From Statistics Explained
The internal market is one of the most important and continuing priorities of the European Union. The central principles governing the internal market for services are set out in the EC Treaty, which guarantees EU companies the freedom to establish themselves in other Member States, and the freedom to provide services on the territory of another Member State other than the one in which they are established.
In 2007, in the EU, the services sector accounted for 71.6 % of gross value added and a similar (but increasing) proportion of overall employment. Business services have a particularly important role in the services economy. Business activities in this economic sector include:
- computer services;
- real estate;
- research and development;
- other business activities including legal services, accounting, market research, advertising, industrial cleaning and security services.

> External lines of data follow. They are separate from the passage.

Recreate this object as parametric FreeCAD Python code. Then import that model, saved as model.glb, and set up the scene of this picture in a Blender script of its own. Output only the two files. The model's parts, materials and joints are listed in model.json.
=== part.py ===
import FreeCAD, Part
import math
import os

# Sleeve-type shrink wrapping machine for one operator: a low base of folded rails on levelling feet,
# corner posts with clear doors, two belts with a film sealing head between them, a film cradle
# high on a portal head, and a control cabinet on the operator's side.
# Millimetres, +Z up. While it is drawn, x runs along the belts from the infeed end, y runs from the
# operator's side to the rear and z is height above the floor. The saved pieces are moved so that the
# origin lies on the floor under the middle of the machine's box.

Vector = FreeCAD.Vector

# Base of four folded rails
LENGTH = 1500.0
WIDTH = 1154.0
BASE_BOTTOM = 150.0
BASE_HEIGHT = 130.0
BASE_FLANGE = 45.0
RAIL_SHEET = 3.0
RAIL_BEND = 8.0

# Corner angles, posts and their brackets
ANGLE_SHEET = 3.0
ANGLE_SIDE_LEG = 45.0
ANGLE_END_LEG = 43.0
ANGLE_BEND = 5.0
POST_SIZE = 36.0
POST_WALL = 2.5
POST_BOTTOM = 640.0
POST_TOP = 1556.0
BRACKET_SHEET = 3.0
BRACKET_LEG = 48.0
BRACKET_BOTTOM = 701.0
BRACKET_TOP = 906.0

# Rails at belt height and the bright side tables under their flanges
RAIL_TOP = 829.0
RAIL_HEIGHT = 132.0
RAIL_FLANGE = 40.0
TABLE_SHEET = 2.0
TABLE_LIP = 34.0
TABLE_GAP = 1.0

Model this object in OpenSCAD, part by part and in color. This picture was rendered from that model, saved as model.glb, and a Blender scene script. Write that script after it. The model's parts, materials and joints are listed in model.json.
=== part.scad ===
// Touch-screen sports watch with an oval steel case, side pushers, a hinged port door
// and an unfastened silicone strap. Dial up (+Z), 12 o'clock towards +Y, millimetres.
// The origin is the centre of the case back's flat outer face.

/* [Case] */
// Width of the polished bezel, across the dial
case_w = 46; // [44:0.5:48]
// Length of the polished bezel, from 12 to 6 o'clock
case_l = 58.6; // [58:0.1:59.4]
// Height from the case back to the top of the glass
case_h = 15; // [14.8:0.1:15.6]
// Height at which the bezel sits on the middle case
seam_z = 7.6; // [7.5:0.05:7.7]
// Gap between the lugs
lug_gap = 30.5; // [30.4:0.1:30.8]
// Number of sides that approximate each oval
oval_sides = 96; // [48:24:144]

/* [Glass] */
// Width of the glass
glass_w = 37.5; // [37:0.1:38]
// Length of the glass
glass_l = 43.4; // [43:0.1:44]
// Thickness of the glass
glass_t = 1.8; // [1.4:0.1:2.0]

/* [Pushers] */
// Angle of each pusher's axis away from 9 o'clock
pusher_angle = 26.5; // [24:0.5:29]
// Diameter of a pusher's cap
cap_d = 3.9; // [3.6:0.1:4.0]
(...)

The objective of the Services Directive (123/2006) is to eliminate obstacles to trade in services, thus allowing the development of cross-border operations. It is intended to improve competitiveness, not just of service enterprises, but also of European industry as a whole. The Directive was adopted by the European Parliament and the European Council in December 2006 and was due to be transposed by the Member States by the end of 2009. It is hoped that this legislation will help achieve potential economic growth and job creation, and it is for this reason that the Directive is seen as a central element of the renewed Lisbon Strategy for growth and jobs. Moreover, by providing for administrative simplification, it also supports the better regulation agenda.
Short-term business statistics (STS) collected and collated by Eurostat, cover all business sectors and include many of the key short-term indicators that are vital for analysis of recent economic developments and the development of monetary and economic policy. The data series cover all the European countries together with totals for the euro area and the EU.